Fonte: Relatório da proposta do Orçamento do Estado par 2017

Comparando apenas o peso das receitas de impostos e da Segurança Segurança Social no PIB em 2016 e 2017, a conclusão é de que a carga fiscal se mantém nos 36,6% do PIB. A descida registada na cobrança fiscal, de 0,1 pontos percentuais do PIB, seria compensada pela subida na mesma proporção da receita que vem das contribuições para a Segurança Social. Mas a coluna que mostra a evolução desta última rubrica (das contribuições) mostra afinal que não há qualquer variação. Como a receita fiscal baixa, ainda que muito pouco, acaba por se verificar um alívio muito ligeiro da carga fiscal que corresponde a 0,1 pontos percentuais, qualquer coisa como 190 milhões de euros. Confuso?

A versão da proposta orçamental enviada para a Comissão Europeia apresenta outros números que parecem não bater certo com o documento apresentado cá. Nesta versão, a carga fiscal prevista para 2016 e 2017 é a mesma, não varia, e representa 34,1% do Produto Interno Bruto, um valor que parecer estar mais alinhado com o gráfico que Centeno apresentou. A nota de rodapé dá uma explicação para a diferença entre os 34,1% enviados à Comissão e os 36,6% que resultam da proposta orçamental entregue na sexta-feira no Parlamento. A informação enviada a Bruxelas inclui ajustamentos relativos a valores por cobrar de impostos e contribuições para a Segurança Social.

carga fiscal bruxelas

O tema da anunciada descida da carga fiscal já tinha provocado alguma polémica durante a discussão do Orçamento do Estado para 2016. O atual Executivo teve mesmo de incluir uma correção na errata à proposta orçamental a esclarecer que afinal a previsão para carga fiscal, incluindo as receitas contributivas, se mantinha estável, e não baixava, ao contrário do afirmação anterior que sustentava uma descida, apenas com base na cobrança de impostos. Os dados relativos a este ano mostram que afinal, a carga fiscal terá baixado este ano, ainda que pouco. E para 2017? Os números não são conclusivos e o Ministério das Finanças não respondeu à pergunta colocada pelo Observador, mas podemos arriscar que a descida da carga fiscal prevista será tão ligeira que pode escapar a uma décima percentual.

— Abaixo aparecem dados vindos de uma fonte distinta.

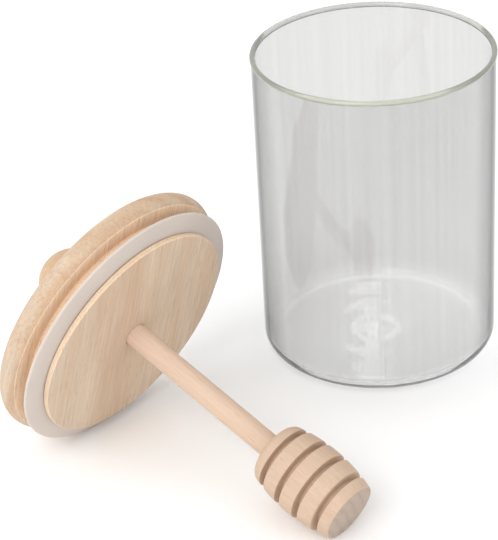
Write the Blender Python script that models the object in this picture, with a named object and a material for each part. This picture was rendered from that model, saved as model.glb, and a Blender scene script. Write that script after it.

Inconclusivo. Os números da proposta orçamental não permitem afirmar de forma conclusiva que existe uma descida da carga fiscal em percentagem do PIB. A única certeza que as previsões permitem é de que a receita da cobrança de impostos vai baixar 0,1 pontos percentuais, mas as contas ao peso da carga fiscal incluem as contribuições para a Segurança Social que estão a crescer, sobretudo por causa da descida do desemprego. A variação é tão baixa que, mais do que ligeira, como o Governo afirma, podemos dizer que será impercetível.